– Что вы тут делаете? – спросил он.
Я разозлился, когда понял, как был обманут той искусно придуманной историей, которую он мне поведал.
– Любуюсь вашей сукновальной глиной, – ответил я. – Думается, я мог бы дать вам лучший совет, если бы знал истинное назначение этого пресса.
Едва я произнес эти слова, как тут же пожалел о своей несдержанности. Лицо его окаменело, в серых глазах вспыхнул зловещий огонек.
– Ну что ж, – прошипел он, – сейчас вы узнаете все подробности.
Он сделал шаг назад, захлопнул дверцу и повернул ключ в замке. Я бросился к двери, стал дергать за ручку, колотить, но дверь оказалась весьма надежной и никак не поддавалась.

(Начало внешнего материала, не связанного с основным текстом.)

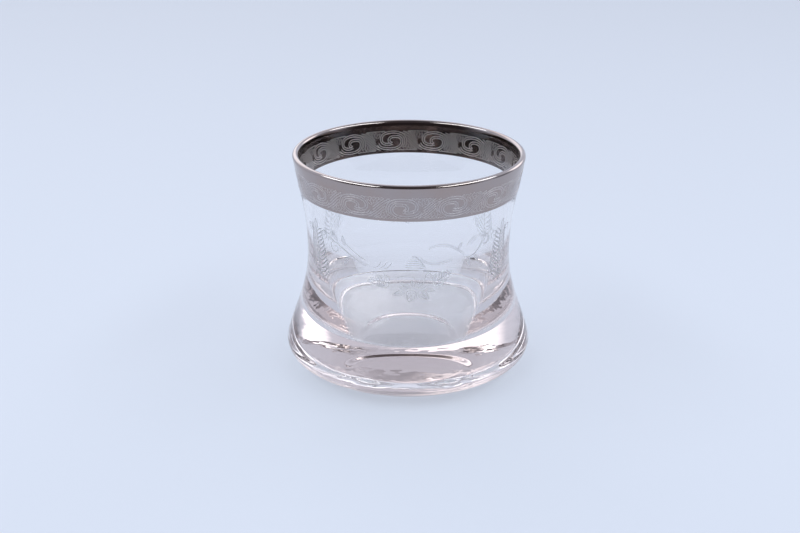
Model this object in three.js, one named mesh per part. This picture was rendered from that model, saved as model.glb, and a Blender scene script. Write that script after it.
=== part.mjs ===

– Эй, полковник, – закричал я, – выпустите меня!
И вдруг в тишине раздался звук, от которого душа у меня ушла в пятки. Это был лязг рычагов и шум воды. Он включил пресс. Лампа стояла на полу, где я ее поставил, когда рассматривал накипь, и при свете ее я увидел, что черный потолок начал надвигаться на меня, медленно, толчками, но с такой силой, что через минуту – и я понимал это лучше, чем кто-либо другой, – от меня останется мокрое место. Я снова с криком бросился к двери, ногтями пытался сорвать замок. Я умолял полковника выпустить меня, но беспощадный лязг рычагов заглушал мои крики. Потолок уже находился на расстоянии одного-двух футов от меня, и, подняв руку, я мог дотронуться до его твердой и неровной поверхности. И в тот же момент в голове у меня сверкнула мысль о том, что смерть моя может оказаться менее болезненной в зависимости от положения, в каком я ее приму. Если лечь на живот, то вся тяжесть придется на позвоночник, и я содрогнулся, представив себе, как он захрустит. Лучше, конечно, лечь на спину, но достанет ли у меня духу смотреть, как неумолимо надвигается черная тень? Я уже не мог стоять в полный рост, но тут я увидел нечто такое, от чего в душе моей затрепетала надежда.
Я уже сказал, что пол и потолок были железными, а стены камеры обшиты деревянной панелью. И вот в ту минуту, когда я в последний раз лихорадочно озирался вокруг, я заметил тонкую щель желтого света между двумя досками, которая ширилась и ширилась по мере того, как потолок опускался. На мгновение я даже не поверил, что это выход, который может спасти меня от смерти. В следующую секунду я бросился вперед и в полуобморочном состоянии свалился с другой стороны. Отверстие закрылось, а хруст лампы, а затем и стук металлических плит поведали о том, что я был на волосок от гибели.
Я пришел в себя от того, что кто-то отчаянно дергал меня за руку, и увидел, что лежу на каменном полу в узком коридоре, надо мной склонилась женщина, одной рукой она тянет меня, в другой – держит свечу. Это была та самая моя благожелательница, чьим предупреждением я по глупости пренебрег.
– Идемте! Идемте! – задыхаясь, вскричала она. – Они сейчас будут здесь. Они увидят, что вас там нет. О, не теряйте драгоценного времени, идемте!
На этот раз я внял ее совету. Кое-как поднявшись на ноги, я вместе с ней бросился по коридору, а потом вниз по винтовой лестнице. Лестница привела нас в более широкий коридор, и тут же мы услышали топот и крики: кто-то находящийся на том этаже, с которого мы только что спустились, отвечал на возгласы снизу. Моя провожатая остановилась и огляделась вокруг, не зная, что предпринять. Затем она распахнула дверь в спальню, где в окно полным светом светила луна.
– Это единственная возможность, – сказала она. – Окно высоко, но, может, вам удастся спрыгнуть.
В это время в дальнем конце коридора появился свет, и я увидел полковника Лизандера Старка: он бежал, держа в одной руке фонарь, а в другой что-то похожее на нож мясника. Я бросился в комнату к окну, распахнул его и выглянул. Каким тихим, приветливым и спокойным казался сад, залитый лунным светом; окно было не более тридцати футов над землей. Я взобрался на подоконник, но медлил: мне хотелось узнать, что станется с моей спасительницей. Я решил, несмотря ни на что, прийти на помощь, если ей придется плохо. Едва я подумал об этом, как этот негодяй ворвался в комнату и бросился ко мне. Она обхватила его обеими руками и пыталась удержать.